The saga of Atlantic City’s closed Revel casino continues as once again a sale of the property has not been made.
U.S. bankruptcy Judge Gloria Burns did not approve what seemed like a done $82 million deal to sell the property to Florida developer Glenn Straub after the possibility of another offer for the property came to light.
“I think in order for me to be comfortable with this you need to satisfy me that every stone has been overturned to find the best deal,” Burns said at hearing to consider Straub’s purchase.
Burns delayed consideration of the sale for one week.
Revel officials had asked Burns to approve the sale to Straub. It’s the second time Revel and Straub have tried to close on a deal, with this current offer having a March 31 closing deadline.
The decision comes after a possible offer for the property from Los Angeles developer, Izek Shomof, came to light. Shomof’s lawyers told Burns that the developer could offer more for the property than Straub.
Shomof’s real estate firm DTLA Development Group, has made an $80 million offer for the property—which cost $2.4 billion to build—saying their bid is actually better for Revel since they would collect the sale price and could keep a $10 million deposit made by Straub.
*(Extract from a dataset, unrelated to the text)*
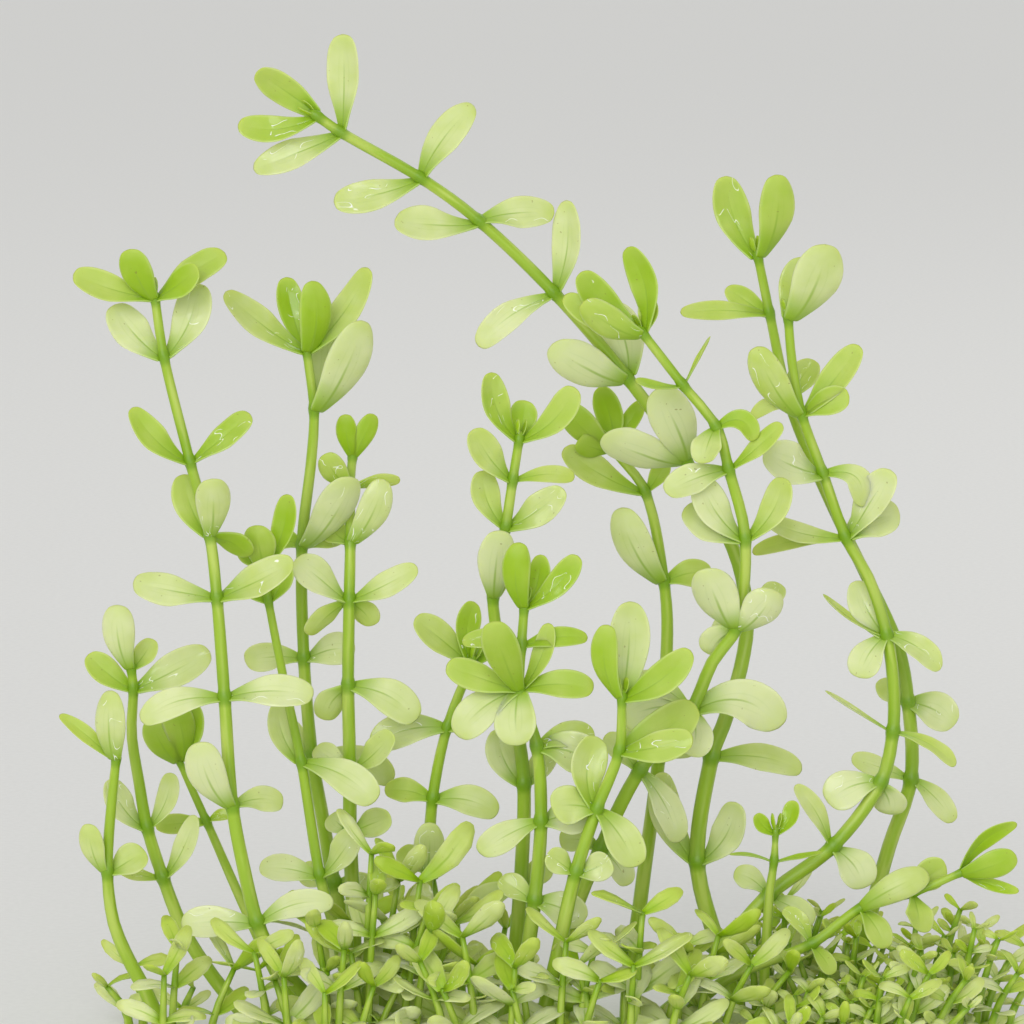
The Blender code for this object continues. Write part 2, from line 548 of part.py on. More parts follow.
def largest_leaves():
    """The largest leaves, each as its stem, joint number and entry."""
    every = []
    for name, joints in STEMS.items():
        every += [(name, k, entry) for k, j in enumerate(joints) for entry in j["leaves"]]
    every.sort(key=lambda found: -found[2]["reach"].length * found[2]["width"])
    return every[:OWN_LEAVES]


def material(name, colour, roughness):
    """A plain finish."""
    made = bpy.data.materials.new(name)
    made.use_nodes = True
    shader = made.node_tree.nodes["Principled BSDF"]
    shader.inputs["Base Color"].default_value = (*colour, 1)
    shader.inputs["Roughness"].default_value = roughness
    shader.inputs["Metallic"].default_value = 0
    return made


def add_piece(name, build, finish, *facts):
    """Makes one named object from a function that fills its mesh."""
    bm = bmesh.new()
    build(bm, *facts)
    bmesh.ops.recalc_face_normals(bm, faces=bm.faces)
    mesh = bpy.data.meshes.new(name)
    bm.to_mesh(mesh)
    bm.free()
    mesh.materials.append(finish)
    piece = bpy.data.objects.new(name, mesh)
    bpy.context.scene.collection.objects.link(piece)
    return piece


def main():
    """Builds every piece of the clump."""
    for old in list(bpy.data.objects):
        bpy.data.objects.remove(old, do_unlink=True)
    stem_finish = material("stem_green", STEM_GREEN, 0.35)
    leaf_finish = material("leaf_green", LEAF_GREEN, 0.32)
    mat_finish = material("mat_green", MAT_GREEN, 0.4)
    own = largest_leaves()
    for name, (joints, thickness, sides) in all_stems().items():
        owned = {(k, entry["reach"][:]) for stem, k, entry in own if stem == name}
        finish = mat_finish if name.startswith("short_shoot") else stem_finish
        add_piece(name, build_stem, finish, joints, thickness, sides, owned)
    counts = {}
    for name, k, entry in own:
        joints = STEMS[name]
        places = route(joints)
        radius = stem_radius(SLIMNESS.get(name, 1.0), k / (len(places) - 1))
        counts[name] = counts.get(name, 0) + 1
        leaf_name = name.replace("_stem", "") + f"_leaf_{counts[name]:02d}"
        add_piece(leaf_name, build_own_leaf, leaf_finish, entry, places[k], directions(places)[k], radius)
    for name, points in CREEPERS.items():
        add_piece(name, build_creeper, stem_finish, points)


main()
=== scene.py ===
# %% [markdown]
# # A clump of water hyssop
# Water hyssop creeps over wet ground. From its creeping stems rise leafy ones with fleshy, spoon-shaped
# leaves, two or more at each joint. The clump here was cut off flat at the ground. The solids of the frame
# say where every stem stands and how far every leaf reaches, but they are plain. So this script models the
# living surface over them: smooth stems, curved blades and the crowd of small shoots at the foot.
#
# First the frame is loaded. The finished plant has to stay close to it.

# %% Load the frame
import math
import random

import bpy
import numpy as np
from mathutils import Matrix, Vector


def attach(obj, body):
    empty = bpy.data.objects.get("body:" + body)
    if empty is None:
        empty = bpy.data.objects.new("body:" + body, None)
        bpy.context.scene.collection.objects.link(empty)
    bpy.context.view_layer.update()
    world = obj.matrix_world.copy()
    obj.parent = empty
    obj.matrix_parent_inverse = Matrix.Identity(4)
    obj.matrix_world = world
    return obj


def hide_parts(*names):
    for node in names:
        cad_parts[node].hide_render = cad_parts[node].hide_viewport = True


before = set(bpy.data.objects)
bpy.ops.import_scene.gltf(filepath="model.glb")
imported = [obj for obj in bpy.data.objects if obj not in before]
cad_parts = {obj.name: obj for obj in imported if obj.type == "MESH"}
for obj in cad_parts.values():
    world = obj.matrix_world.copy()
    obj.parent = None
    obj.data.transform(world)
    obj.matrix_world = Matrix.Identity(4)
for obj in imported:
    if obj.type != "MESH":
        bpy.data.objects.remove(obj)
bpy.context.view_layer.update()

MM = 0.001

# %% [markdown]
# ## Where the stems stand
# A plant has no drawing, so it was measured as a botanist would: seen from the front, a little from above,
# each joint got its place in millimetres and its distance behind the middle, and each leaf its reach and
# its width. The list could be random, but then no leaf would be where it grew. It is the one that the
# solids were made from.

# %% A leaf, a joint, and the way back from the front view to the real place
VIEW_TILT = math.radians(8.0)
VIEW_DISTANCE = 0.9
CENTRE_X = -0.85
CENTRE_Y = -3.4


def leaf(right, back, up, width, turn=0.7, bend=None):
    """A leaf: its reach from its joint, its width, how far its face turns to the front, and how it arches."""
    return {"reach": np.array((right, back, up), float), "width": width, "turn": turn, "bend": bend}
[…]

Shomof’s lawyer asked Burns to delay the sale and also charged that the current sale process was unfair. Shomof says he was barred from performing due diligence and says Straub had threatened to sue him for interfering with the Revel sale.
Revel officials asked Burns to approve the certain sale to Straub, rather than continue the hunt for other offers.
“There are “82 million reasons” for it to be approved, Revel attorney John Cunningham told the judge.
Straub has already placed the $82 million purchase price in escrow, he said.
Revel officials also said that Wells Fargo, which is behind the loan financing the bankruptcy, may back out if there is yet another delay on the sale.
“Then maybe a conversion to a Chapter 7 is the right way to go,” Burns said.
A chapter 11 bankruptcy allows for a reorganization while a Chapter 7 bankruptcy involves liquidation of the property.
The sale to Straub is also being challenged by Revel’s tenants, including its restaurants and power supplier. The tenants feel the sale to Straub will destroy their investment in the property and the energy provider, ACR energy is seeking about $30 million in unpaid financing and power bills.
Prior to the hearing, Shomof and some of his partners were in Atlantic City. Though he did not tour Revel, ACR gave him a tour of the power plant.
“We just want to reactivate the property and figure it out piece by piece,” Shomof told Philly.com, thee website for the Philadelphia Inquirer. “We’ve had reasonable success in acquiring properties in similar situations in Los Angeles, taking properties that were hemorrhaging cash and stabilizing them and turning them around. We would like to do nothing different here.”